Des trous dans lesquels étaient situés les poteaux de soutènement témoignent de la présence des habitations.

Portes ouvertes samedi 17 août

La campagne 2024 est consacrée à la fouille du premier fossé, côté pointe. Un laborieux travail de déblaiement qui peut néanmoins s’avérer payant, des objets pouvant y avoir été jetés ou perdus à l’époque. C’est dans un talus qu’ont ainsi été trouvés plusieurs objets d’armement. Huit fouilleurs, étudiants en histoire ou archéologie pour la plupart, sont sur le terrain depuis le 29 juillet pour trois semaines intenses, sous la conduite de Richard Jonvel. S’il est chef du service archéologie d’Amiens Métropole, c’est en tant que bénévole, pour l’association Cahmer (centre d’archéologie et d’histoire médiévales des établissements religieux), basée dans l’Oise, qu’il intervient sur le site de Murat, y consacrant l’essentiel de ses congés chaque année. 

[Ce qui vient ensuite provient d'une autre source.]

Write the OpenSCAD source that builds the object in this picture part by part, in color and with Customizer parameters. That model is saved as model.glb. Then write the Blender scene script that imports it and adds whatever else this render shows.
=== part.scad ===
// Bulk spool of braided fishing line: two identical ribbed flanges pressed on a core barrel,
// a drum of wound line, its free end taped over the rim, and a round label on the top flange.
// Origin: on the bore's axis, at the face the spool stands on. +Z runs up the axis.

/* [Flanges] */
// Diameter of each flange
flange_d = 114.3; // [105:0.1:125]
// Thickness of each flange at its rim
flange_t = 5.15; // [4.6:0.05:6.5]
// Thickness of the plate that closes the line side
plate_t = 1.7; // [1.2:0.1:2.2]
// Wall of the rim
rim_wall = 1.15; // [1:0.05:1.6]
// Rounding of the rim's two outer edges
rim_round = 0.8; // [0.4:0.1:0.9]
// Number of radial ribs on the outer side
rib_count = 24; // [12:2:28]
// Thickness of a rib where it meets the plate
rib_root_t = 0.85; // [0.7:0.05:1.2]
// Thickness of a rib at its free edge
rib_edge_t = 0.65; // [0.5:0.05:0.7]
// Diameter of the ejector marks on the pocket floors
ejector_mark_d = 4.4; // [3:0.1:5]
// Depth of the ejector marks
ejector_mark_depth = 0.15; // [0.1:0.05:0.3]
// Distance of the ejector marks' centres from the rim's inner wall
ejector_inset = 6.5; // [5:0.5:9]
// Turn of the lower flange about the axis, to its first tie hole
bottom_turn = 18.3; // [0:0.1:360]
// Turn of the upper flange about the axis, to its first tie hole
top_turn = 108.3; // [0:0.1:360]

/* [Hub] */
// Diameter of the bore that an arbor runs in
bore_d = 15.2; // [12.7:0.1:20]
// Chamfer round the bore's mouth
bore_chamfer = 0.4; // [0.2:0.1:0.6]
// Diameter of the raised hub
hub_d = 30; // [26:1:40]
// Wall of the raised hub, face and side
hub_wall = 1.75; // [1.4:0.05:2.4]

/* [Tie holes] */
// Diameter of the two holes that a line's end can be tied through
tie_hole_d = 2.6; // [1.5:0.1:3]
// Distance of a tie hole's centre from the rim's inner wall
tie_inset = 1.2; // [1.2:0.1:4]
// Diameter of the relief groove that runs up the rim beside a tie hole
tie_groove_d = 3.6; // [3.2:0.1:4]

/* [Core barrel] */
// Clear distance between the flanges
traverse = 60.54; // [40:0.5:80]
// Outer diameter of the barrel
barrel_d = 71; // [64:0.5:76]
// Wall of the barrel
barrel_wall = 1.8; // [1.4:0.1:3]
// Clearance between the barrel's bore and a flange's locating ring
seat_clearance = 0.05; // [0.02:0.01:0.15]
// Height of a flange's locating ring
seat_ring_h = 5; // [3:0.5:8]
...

Cette campagne sera la dernière, tout le site ayant été fouillé. S’ensuivra une période d’analyse et de valorisation, avec un panneau de présentation qui sera implanté sur le site et l’édition d’un livret. Plusieurs des objets métalliques ont par ailleurs été restaurés par un paléo-métallurgiste et d’autres le seront. « J’espère qu’ils pourront un jour être exposés au musée de Guéret », confie Richard Jonvel qui pourrait revenir en Creuse ces prochaines années pour prospecter sur d’autres éperons du Thaurion. 

Samedi 17 août, le public pourra découvrir le site archéologique de Murat lors des portes ouvertes organisées de 14 h à 17 h 30. Richard Jonvel assurera des visites guidées avec sa passion communicative, avec en prime une très belle vue sur le Thaurion.